__TASK REQUIREMENTS__.
Count every line below in which "behind" occurs, then give only the count.
[Begin DATA SEGMENT]
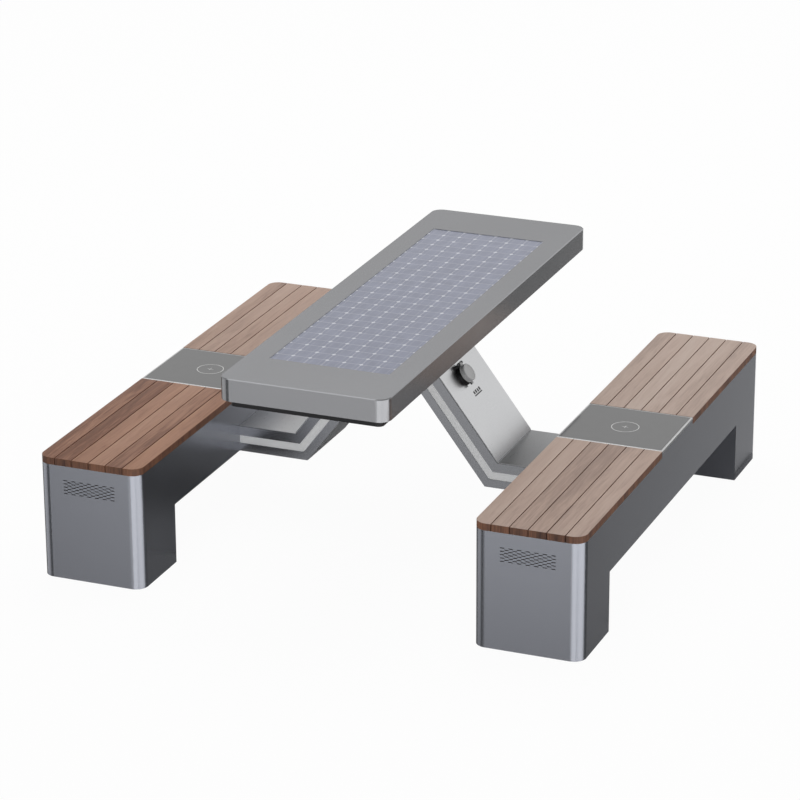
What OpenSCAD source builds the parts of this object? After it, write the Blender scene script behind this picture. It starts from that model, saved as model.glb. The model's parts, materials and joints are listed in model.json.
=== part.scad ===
// Solar charging bench: two slatted benches joined by folded arms that carry a solar table.
// Millimetres. The origin is on the ground at the centre: X across the benches, Y along them, Z up.

/* [Benches] */
// Height of the seat above the ground
seat_h = 450; // [435:1:480]
// Width of one bench
bench_w = 388; // [350:1:430]
// Length of each bench
bench_l = 2000; // [1900:10:2200]
// Width of the whole set, from one bench's outer side to the other's
set_w = 2000; // [1950:2:2080]
// Radius of the upright corners at the ends of a bench
bench_corner_r = 43; // [35:1:50]
// Thickness of the sheet that a bench is folded from
shell_t = 4; // [3:0.5:5]
// Height of the beam's underside above the ground
beam_z = 220; // [200:1:235]
// Length of a leg along the bench
leg_l = 274; // [255:1:300]

/* [Seat slats] */
// Slats side by side on each half of a bench
slat_n = 6; // [4:1:6]
// Thickness of a slat
slat_t = 26; // [22:1:32]
// Gap between neighbouring slats
slat_gap = 3; // [2:0.5:5]
// Gap between a slat's inner end and the charging pad
slat_end_gap = 3; // [2:0.5:5]
// Bevel along the upper edges of a slat
slat_bevel = 1.5; // [0.5:0.5:3]
// Battens under the slats of each half
batten_n = 3; // [2:1:4]
// Width of a batten
batten_w = 40; // [30:1:50]
// Thickness of a batten
batten_t = 6; // [5:0.5:8]
// Width of the ledge inside the bench that carries the battens
ledge_w = 22; // [18:1:28]
// Thickness of that ledge
ledge_t = 4; // [3:0.5:6]

/* [Charging pads] */
// Length of a charging pad along the bench
pad_l = 350; // [300:5:400]
// Height of the bezel around the glass
bezel_h = 9; // [8:0.5:12]
// Width of the bezel's bright rim around the glass
bezel_rim = 6; // [4:0.5:10]
// Bevel on the bezel's outer edges
bezel_bevel = 1.5; // [0.5:0.5:3]
// Width of the bezel's ledge under the glass
bezel_ledge_w = 14; // [8:1:24]
// Thickness of the pad's glass
pad_glass_t = 6; // [4:0.5:7]
// Outer radius of the charging coil
coil_r = 50; // [40:1:60]
// Inner radius of the charging coil
coil_hole_r = 22; // [15:1:30]
// Thickness of the charging coil
coil_t = 5; // [3:0.5:8]
// Thickness of the ferrite disc under the coil
ferrite_t = 3; // [2:0.5:5]

/* [Vents] */
// Columns of slots in the full rows
vent_cols = 7; // [5:1:9]
// Full rows of slots
vent_rows = 5; // [3:1:6]
// Length of one slot
vent_slot_l = 16; // [12:1:20]
// Height of one slot
vent_slot_h = 3; // [2:0.5:4]
// Distance between slots along a row
vent_pitch_x = 30; // [26:1:34]
// Distance between full rows
vent_pitch_z = 12; // [10:1:16]
// Depth of the vent's centre below the seat
vent_drop = 103; // [90:1:130]

/* [Feet] */
// Thickness of a base plate
base_t = 10; // [8:1:15]
// Distance between anchor holes across the bench
anchor_dx = 240; // [200:5:260]
// Distance between anchor holes along the bench
anchor_dy = 160; // [130:5:180]
// Radius of an anchor hole
anchor_r = 7; // [5:0.5:9]
// Radius of the conduit hole in the middle of a base plate
conduit_r = 30; // [20:1:40]
// Width of the flange in a leg that holds the base plate
foot_flange_w = 30; // [24:1:36]

/* [Table] */
// Height of the table top above the ground
table_h = 832; // [780:1:860]
// Width of the table top
table_w = 616; // [560:2:660]
// Length that the table has beyond the benches at each end
table_over = 0; // [-50:5:50]
// Radius of the table's upright corners
table_corner_r = 43; // [35:1:60]
// Depth of the table's rim
rim_h = 81; // [75:1:100]
// Bevel on the rim's upper edge
rim_bevel = 3; // [1:0.5:3.5]
// Thickness of the table's sheet
table_t = 4; // [3.5:0.5:5]
// Distance from the rim's outside to the pan below it
pan_inset = 30; // [28:1:40]
// Depth of the pan below the rim
pan_drop = 27; // [20:1:32]
// Thickness of the pan's sheet
pan_t = 3; // [2:0.5:4]
// Radius of the pan's upright corners
pan_corner_r = 20; // [12:1:30]
// Width of the pan's flange
pan_flange_w = 18; // [14:1:20]

/* [Solar panel] */
// Width of the solar panel
panel_w = 440; // [400:2:480]
// Length of the solar panel
panel_l = 1527; // [1400:1:1600]
// Depth of the glass below the table top
panel_recess = 2; // [1:0.5:3]
// Thickness of the panel's glass
solar_glass_t = 4; // [3:0.5:5]
// Thickness of the cells
cell_t = 1; // [0.5:0.5:2]
// Thickness of the backsheet
backsheet_t = 2; // [1:0.5:3]
// Cells across the panel
cell_cols = 7; // [6:1:8]
// Cells along the panel
cell_rows = 26; // [22:1:28]
// Gap between neighbouring cells
cell_gap = 1.2; // [0.8:0.1:2]
// Cut across each corner of a cell
cell_corner = 5; // [3:0.5:8]
// Width of the ledge that carries the panel
panel_ledge_w = 15; // [10:1:25]
// Width of a cross rail under the panel
rail_w = 50; // [40:1:60]
// Height of a cross rail
rail_h = 44; // [40:1:48]
// Thickness of a cross rail's sheet
rail_t = 4; // [3:0.5:6]

/* [Arms] */
// Width of the arms along Y
arm_w = 350; // [300:5:400]
// Depth of the arm's folded box
arm_t = 95; // [88:1:100]
// Angle of the slope above the ground
arm_angle = 52.85; // [50:0.05:56]
// Half width of the joined arms at the pan's underside
arm_neck = 80; // [74:1:90]
// Thickness of the arm's sheet
arm_skin_t = 5; // [4:0.5:6]
// Thickness of the plate that closes an arm at its tip
arm_cap_t = 8; // [6:1:10]
// Radius of the lower fold
arm_fold_r = 8; // [4:1:14]
// Thickness of the bright cover on the slope
cover_t = 4; // [3:0.5:5]
// Thickness of the cover on the level part
deck_cover_t = 2; // [1:0.5:2.5]
// Distance from the arm's side to the edge of its covers
cover_margin = 3; // [2:0.5:6]

/* [Lights] */
// Depth of the light strip below the arm's upper face
led_inset = 34.5; // [30:0.5:38]
// Width of the light strip
led_w = 30; // [24:0.5:34]
// Depth of the diffuser's face behind the arm's side
led_recess = 2; // [1:0.5:4]
// Thickness of the diffuser
led_t = 6; // [4:0.5:8]
// Thickness of the light board behind it
led_board_t = 1.6; // [1:0.1:2.4]
// Radius of the light strip's lower fold
led_fold_r = 20; // [12:1:26]

/* [Sockets] */
// Distance down the slope from the table's pan to the socket's centre
socket_drop = 197; // [150:1:230]
// Distance of the socket's centre in front of the middle
socket_front = 25; // [0:1:40]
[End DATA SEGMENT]
__RESPONSE TO THE TASK__.
3